Trinidad – academia and the powers

Once in a while, little events occur which suddenly assume greater proportions leading to unanticipated publicity, including the intervention of persons in high positions. In this respect, a controversy blew up in Trinidad & Tobago over the last fortnight that brought the regional University of the West Indies into the limelight in a surely undesired way.

The controversy started with the exposure by a section of the Trinidad press of the resignation of the Programme Director of the Arthur Lok Jack Graduate School of Business under the management of the Trinidad campus of the University of the West Indies (UWI), over the award of a degree to a student in circumstances which the institution’s Programme Director seemed to find unacceptable. That the highly successful Trinidad businessman, Lok Jack, had given his name to the school, was surely intended to give it an added attraction to that which would be conferred merely by its existence under the aegis of the UWI, which over the last few decades has made a decided attempt on all its campuses to enhance business and management education.

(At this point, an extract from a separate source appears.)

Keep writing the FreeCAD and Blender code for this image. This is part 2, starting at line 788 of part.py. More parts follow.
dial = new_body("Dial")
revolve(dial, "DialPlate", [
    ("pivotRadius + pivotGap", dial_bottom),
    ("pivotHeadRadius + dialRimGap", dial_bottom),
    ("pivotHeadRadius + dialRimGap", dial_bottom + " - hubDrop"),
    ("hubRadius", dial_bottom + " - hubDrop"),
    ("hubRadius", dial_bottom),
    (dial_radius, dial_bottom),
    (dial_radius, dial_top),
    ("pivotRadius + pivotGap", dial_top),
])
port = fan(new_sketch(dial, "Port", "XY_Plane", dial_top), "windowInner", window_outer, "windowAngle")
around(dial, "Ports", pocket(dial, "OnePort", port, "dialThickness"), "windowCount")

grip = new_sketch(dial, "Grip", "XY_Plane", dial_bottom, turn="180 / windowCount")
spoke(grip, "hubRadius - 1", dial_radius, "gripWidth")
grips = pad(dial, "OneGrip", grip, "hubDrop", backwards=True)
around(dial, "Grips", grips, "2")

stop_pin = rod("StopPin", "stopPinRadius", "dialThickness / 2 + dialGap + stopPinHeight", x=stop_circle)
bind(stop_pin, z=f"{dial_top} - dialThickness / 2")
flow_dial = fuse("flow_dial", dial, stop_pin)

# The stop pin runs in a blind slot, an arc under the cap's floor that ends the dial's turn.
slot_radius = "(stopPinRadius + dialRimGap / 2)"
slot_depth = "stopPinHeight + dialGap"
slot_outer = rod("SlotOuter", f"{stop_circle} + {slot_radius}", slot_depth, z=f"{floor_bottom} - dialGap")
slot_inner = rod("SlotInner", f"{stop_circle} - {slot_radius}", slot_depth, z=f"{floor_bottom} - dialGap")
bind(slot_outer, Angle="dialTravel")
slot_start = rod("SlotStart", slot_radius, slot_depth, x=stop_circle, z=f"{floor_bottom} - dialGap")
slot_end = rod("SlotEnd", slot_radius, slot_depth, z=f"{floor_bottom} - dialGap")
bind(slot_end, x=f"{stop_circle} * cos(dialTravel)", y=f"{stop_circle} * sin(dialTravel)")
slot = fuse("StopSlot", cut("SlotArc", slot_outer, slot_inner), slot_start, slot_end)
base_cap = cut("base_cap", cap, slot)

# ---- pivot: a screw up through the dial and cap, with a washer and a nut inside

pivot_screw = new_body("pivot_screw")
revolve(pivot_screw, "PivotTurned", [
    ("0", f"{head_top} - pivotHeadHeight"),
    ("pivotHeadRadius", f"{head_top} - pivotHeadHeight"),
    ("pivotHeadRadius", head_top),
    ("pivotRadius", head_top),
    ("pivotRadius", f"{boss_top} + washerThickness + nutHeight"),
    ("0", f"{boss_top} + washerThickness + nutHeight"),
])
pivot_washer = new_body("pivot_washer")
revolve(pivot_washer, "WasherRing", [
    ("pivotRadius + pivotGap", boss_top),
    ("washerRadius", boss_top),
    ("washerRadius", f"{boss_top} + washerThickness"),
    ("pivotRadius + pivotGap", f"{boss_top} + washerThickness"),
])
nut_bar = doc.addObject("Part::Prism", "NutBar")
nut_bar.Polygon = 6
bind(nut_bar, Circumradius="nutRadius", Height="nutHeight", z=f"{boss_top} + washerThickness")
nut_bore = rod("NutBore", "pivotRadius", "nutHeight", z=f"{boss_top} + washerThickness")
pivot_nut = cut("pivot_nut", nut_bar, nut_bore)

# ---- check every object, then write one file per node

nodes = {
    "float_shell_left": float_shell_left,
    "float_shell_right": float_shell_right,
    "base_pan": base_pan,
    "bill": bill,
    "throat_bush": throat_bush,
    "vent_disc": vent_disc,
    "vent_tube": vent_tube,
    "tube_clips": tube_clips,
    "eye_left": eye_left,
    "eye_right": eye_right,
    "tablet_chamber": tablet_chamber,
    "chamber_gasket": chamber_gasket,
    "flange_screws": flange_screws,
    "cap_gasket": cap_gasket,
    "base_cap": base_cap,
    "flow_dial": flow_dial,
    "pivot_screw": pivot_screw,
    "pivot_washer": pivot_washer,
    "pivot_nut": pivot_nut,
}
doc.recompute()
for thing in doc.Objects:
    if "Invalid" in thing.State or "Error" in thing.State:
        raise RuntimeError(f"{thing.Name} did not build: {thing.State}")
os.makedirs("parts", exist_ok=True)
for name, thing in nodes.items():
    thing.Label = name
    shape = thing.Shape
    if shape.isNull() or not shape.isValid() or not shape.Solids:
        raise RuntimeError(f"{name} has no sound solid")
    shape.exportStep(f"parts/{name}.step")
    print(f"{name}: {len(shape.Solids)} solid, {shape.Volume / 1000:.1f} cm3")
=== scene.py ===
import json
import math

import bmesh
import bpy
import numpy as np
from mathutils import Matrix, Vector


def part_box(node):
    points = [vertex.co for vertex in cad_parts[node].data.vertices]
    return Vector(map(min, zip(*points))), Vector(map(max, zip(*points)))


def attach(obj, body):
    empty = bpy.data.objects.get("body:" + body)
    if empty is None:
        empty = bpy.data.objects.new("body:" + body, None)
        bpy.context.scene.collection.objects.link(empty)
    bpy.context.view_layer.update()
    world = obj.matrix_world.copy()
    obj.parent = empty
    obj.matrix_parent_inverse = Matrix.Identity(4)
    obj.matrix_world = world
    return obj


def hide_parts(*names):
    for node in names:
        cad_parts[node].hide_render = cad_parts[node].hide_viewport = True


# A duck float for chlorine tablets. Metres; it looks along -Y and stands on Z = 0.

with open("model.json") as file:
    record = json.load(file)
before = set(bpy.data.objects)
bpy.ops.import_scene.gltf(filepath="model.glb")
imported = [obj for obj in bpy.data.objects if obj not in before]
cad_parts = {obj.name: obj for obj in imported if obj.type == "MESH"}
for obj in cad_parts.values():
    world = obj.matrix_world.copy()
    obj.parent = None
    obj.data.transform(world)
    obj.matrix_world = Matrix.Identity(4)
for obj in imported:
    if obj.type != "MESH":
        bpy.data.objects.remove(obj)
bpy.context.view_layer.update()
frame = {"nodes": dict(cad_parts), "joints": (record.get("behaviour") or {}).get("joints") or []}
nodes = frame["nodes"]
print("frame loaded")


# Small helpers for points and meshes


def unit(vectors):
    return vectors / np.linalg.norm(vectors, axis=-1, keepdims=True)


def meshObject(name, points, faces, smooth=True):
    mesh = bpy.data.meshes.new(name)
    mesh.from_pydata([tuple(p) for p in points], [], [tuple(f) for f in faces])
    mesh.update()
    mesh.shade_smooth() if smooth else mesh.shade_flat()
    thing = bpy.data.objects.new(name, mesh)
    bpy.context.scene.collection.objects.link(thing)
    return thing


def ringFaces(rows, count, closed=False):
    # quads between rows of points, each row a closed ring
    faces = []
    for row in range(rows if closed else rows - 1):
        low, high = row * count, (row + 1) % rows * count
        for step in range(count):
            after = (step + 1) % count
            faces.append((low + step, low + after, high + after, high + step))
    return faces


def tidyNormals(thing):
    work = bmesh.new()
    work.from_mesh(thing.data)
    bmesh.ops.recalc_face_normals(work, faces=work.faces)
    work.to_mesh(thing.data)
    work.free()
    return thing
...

What gave the Business School’s decision about the student immediate publicity was that in this case he happened to be the Speaker of the Trinidad & Tobago House of Representatives, Mark Wade, a well-known individual with a respected reputation over many years in that country and in wider Caribbean trade union circles. And the source of dissatisfaction appears to have been that after having completed his course work (the writing of an extended essay on an approved subject as part of the final stages of the examination), he had difficulty, more than once, in passing one written examination.

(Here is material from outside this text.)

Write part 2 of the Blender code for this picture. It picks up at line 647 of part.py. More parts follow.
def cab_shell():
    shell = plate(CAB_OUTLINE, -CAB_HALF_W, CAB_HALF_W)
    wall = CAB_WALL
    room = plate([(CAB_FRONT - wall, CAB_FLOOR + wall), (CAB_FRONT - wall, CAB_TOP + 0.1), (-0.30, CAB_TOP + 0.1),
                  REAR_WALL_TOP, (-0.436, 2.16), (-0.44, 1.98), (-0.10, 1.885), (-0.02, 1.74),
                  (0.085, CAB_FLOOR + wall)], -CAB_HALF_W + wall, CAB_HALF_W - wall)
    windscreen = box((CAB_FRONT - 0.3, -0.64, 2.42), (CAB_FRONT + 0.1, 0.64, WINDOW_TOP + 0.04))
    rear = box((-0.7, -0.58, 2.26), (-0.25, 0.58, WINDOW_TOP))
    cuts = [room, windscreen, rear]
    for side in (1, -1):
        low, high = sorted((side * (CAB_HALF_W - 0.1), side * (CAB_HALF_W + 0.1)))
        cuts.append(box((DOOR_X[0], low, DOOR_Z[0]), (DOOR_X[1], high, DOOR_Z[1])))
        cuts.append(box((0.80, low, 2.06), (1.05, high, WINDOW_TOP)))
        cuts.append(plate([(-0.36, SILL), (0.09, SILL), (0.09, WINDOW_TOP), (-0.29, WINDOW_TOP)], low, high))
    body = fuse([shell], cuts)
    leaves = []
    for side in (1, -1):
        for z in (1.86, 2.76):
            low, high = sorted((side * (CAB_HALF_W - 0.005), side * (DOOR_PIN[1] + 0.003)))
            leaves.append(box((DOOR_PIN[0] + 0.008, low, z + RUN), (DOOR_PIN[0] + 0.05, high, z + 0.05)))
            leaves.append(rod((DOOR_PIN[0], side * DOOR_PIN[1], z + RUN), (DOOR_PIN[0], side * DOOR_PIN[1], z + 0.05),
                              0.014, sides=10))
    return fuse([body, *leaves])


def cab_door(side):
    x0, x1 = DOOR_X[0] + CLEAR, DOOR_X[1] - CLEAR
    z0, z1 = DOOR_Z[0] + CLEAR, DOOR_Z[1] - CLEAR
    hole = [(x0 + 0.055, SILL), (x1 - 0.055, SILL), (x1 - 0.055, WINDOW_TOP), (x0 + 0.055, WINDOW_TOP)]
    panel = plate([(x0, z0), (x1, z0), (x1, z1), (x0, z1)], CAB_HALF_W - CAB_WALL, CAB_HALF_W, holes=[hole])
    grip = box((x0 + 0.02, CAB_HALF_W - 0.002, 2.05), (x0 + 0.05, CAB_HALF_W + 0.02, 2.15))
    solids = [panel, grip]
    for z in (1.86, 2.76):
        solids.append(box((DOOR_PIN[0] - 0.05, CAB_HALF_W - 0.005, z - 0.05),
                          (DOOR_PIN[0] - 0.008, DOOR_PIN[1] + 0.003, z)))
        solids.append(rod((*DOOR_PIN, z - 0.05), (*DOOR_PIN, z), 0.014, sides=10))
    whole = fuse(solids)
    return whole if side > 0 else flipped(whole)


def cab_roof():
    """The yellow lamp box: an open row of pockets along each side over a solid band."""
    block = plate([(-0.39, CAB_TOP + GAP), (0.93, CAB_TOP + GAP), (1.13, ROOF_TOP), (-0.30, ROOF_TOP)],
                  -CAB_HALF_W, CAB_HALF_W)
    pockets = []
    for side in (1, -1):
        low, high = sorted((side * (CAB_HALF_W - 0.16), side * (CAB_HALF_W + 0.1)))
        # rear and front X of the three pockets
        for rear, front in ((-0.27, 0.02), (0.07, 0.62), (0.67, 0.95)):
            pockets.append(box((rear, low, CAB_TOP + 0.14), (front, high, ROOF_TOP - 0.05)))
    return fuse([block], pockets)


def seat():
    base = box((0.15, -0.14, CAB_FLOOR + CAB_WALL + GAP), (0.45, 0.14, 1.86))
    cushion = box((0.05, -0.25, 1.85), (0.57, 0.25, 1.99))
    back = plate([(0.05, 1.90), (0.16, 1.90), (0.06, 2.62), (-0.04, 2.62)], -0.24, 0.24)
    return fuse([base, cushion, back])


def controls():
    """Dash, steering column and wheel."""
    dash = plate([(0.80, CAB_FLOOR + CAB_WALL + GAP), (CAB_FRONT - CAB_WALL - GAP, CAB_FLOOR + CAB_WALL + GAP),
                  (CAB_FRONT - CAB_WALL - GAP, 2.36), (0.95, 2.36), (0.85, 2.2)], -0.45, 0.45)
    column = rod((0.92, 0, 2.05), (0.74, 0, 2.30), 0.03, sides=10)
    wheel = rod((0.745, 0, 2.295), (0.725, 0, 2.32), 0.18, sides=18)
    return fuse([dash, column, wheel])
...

The school’s solution, on consideration of the student’s explanation for his difficulty, was to substitute an oral examination on the subject matter for the written examination, which Speaker Wade was then recorded as passing. But this solution as indicated above, did not satisfy the Programme Director, who promptly resigned his position.

It is that resignation by the Programme Director that magnified a course of action which the university claimed it has used from time to time and, given the prominence of the student involved, brought the issue to wide public notice and into the realm of controversy. And naturally, the issue pinpointed has been whether the decision taken by the Graduate Business School’s management was in any way influenced by the status of the individual involved.

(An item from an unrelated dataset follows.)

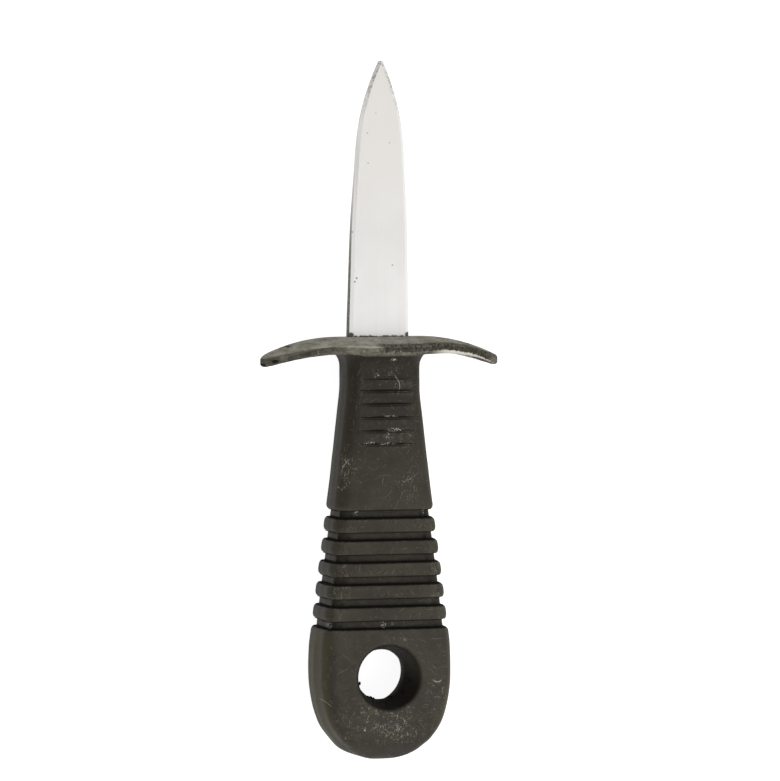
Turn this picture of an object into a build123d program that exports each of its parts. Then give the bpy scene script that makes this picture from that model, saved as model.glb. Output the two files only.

Further, the issue for the university became one of whether the status of the individual, originally the nominee of the majority party in the House of Representatives to the speakership, had any role in the decision arrived at, even, it appears, in the face of the objection of the school’s official most immediately responsible for overseeing the subject’s work.

It would surely not have been surprising to the university that once the issue came to light, the question of possible political influence on the university, or at a minimum, that of anxiety not to displease the political authorities, would be levelled at the institution. Lower level attempts from within the institution were obviously unsuccessful at quelling concerns, or at least controversy,  necessitating the intervention of the Principal of the campus, Professor Clement Sankat and, subsequently, a statement from the university’s highest administrative level, the Vice Chancellor of the university, Professor Nigel Harris.

Harris advised the public that it was the university’s practice that “based on professional and personal circumstances, students can request considerations which will usually be granted once they are consistent with UWI regulations,” the conclusion being that the university’s regulations and past practice fully justified the passing of Speaker-student Wade.

The positive aspect of the controversy is that there was no public government intervention in the matter, an assumption being, no doubt, that in the hothouse of Trinidad & Tobago politics this would aggravate rather than assist the situation of the besieged student-Speaker. Though, of course, the cynics would say that the government would be well aware that any intervention or comment on its part would probably transform the Speaker’s situation into a partisan issue, with the criticism being that what had occurred was a successful attempt to influence the outcome of the matter before it became a public issue.

Nonetheless, in the context of what is a decentralized institution, with the authority of each campus principal being quite extensive, there will be some concern, or at least interest, that its resolution required the heaviest gun of the university – the office of the Vice Chancellor at the Mona, Jamaica, headquarters, to be brought into fire, to support the conclusions of the St Augustine authorities.

There appears reason to ask whether this would have been the case if the student involved was just an ‘ordinary’ individual and not one of high status. And there remains, of course, the fate of the resigned Programme Director, the clear casualty of the imbroglio.

The issue will probably pass relatively unnoticed in much of the Caricom region, given that the UWI has not been fated to be involved in any large controversy between staff and administration and the government authorities, since the Jamaica government’s deportation of Walter Rodney, and the so-called Rodney riots that followed.

Yet, those who, on the various campuses of the university, have followed the event, will perhaps wonder whether what, to some, may have given the appearance of the giving of an inch, might be sending an unwelcome signal in the relations between university and government, that would be disadvantageous in the long term, to the university.

Of course, none of this might be news in Guyana.